Au long de la démarche ethnographique de l’auteur Mustapha El-Miri (univ de Provence) au Proche Orient, en Afrique du nord et subsaharienne , l’auteur démonte les diverses situations intriquées et obscures , les formes, les variantes du racisme, essence de l’Occident qui s’expriment . Grâce à l’observation directe et une forte érudition il décrit des faits vécus ou lus dont il tire les conclusions au sujet du racisme contemporain, qui se manifeste sous des formes à peine neuves après 5 ou 6 siècles Il prend notamment le racisme anti-Noir comme principe fondateur, ciment d’autres racismes depuis la Traite jusqu’aux migrations auxquelles l’Europe fait face de la manière qu’on sait. Il nous conduit à concevoir le racisme comme une catégorie structurelle qui justifierait la plupart des mouvements démographiques
1 Le racisme noir occidental fondateur des autres racismes ( antisémitisme ,islamophobie, etc )
Si le racisme a été universel à partir du moment où il y a eu conquête d’une population par une autre, il est cependant multiforme dans notre histoire ( visible depuis au moins Christophe Colomb ),au moment où sur les autres continents toutes les populations de natifs ont vu arriver sur leurs côtes, particulièrement en régions riches en terres, minerais ou métaux précieux, des centaines de migrants « Blancs » qui deviendront des millions, déferlant par mer terre ( Afrique ,Asie, Australie, Amérique du nord et du sud) . Et tout à coup les autochtones se découvrent « Noirs » « Rouges ou « Jaunes » selon la désignation de leurs « visiteurs » Blancs.
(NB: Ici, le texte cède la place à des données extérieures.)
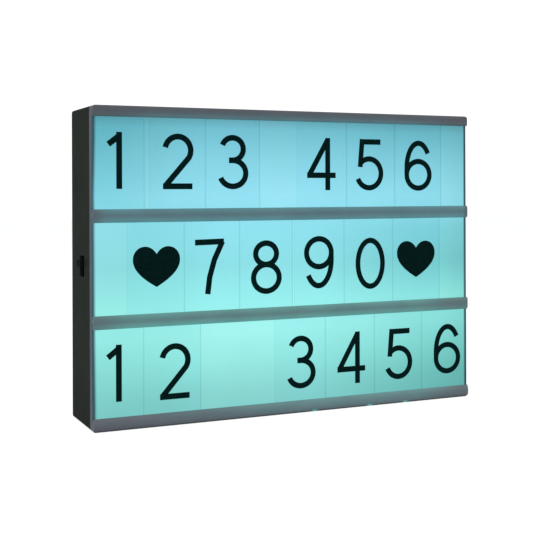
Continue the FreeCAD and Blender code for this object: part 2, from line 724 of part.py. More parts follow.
def contact_plate(side, x_wall, first_row, last_row):
    x0, x1 = sorted((side * x_wall, side * (x_wall + CONTACT_T)))
    z0 = cell_z(first_row) - CONTACT_H / 2.0
    z1 = cell_z(last_row) + CONTACT_H / 2.0
    return block(x0, x1, CELL_Y - CONTACT_W / 2.0, CELL_Y + CONTACT_W / 2.0, z0, z1)


def contact_plates():
    # Bridges join two rows, single plates end the chain
    last = CELL_ROWS - 1
    solids = []
    for side in (-1.0, 1.0):
        solids.append(contact_plate(side, DIVIDER_T / 2.0, 0, 0))
        solids.append(contact_plate(side, DIVIDER_T / 2.0, 1, last))
        solids.append(contact_plate(side, BAY_HALF_X - CONTACT_T, 0, last - 1))
        solids.append(contact_plate(side, BAY_HALF_X - CONTACT_T, last, last))
    return Part.makeCompound(solids)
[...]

Attitudes multiculturelles qui façonneront une civilisation et les mentalités des exploiteurs de ces autochtones ( style le petit Blanc)
L'explication et les étapes historiques sont indispensables pour saisir la division interne, « naturelle », que des sociétés qui s’ appuient sur la force inégale des armes détermineront la durée de la domination. Classements et catégorisations de « couleur » sont indispensables pour saisir des jugements et des incompréhensions consubstantielles à toute la culture occidentale Elles allaient déterminer des infériorisations, des exploitations, des déplacements forcés qui survivraient pour réaliser le socle qui construirait nos conceptions profondes, nos jugements historiques, politiques et intellectuels ( y compris dans les "sciences sociales"). C’est ce qu’avait esquissé Jack Goody dans Le vol de l’Histoire . Il s’est battu contre cette conception de l’écriture historique :« Comment l’Europe a imposé le récit de son passé au reste du monde » ( sous-titre) a été son livre le plus important, un grand pas en avant des dernières années sauf en France bien sûr où il a été ignoré malgré sa traduction récente.C’est-à-dire :d’abord on « fait » l’Histoire » (conquête, traite, esclavage, imposition d’une nouvelle religion, transfert des richesses locales ) et ensuite on « l’écrit ».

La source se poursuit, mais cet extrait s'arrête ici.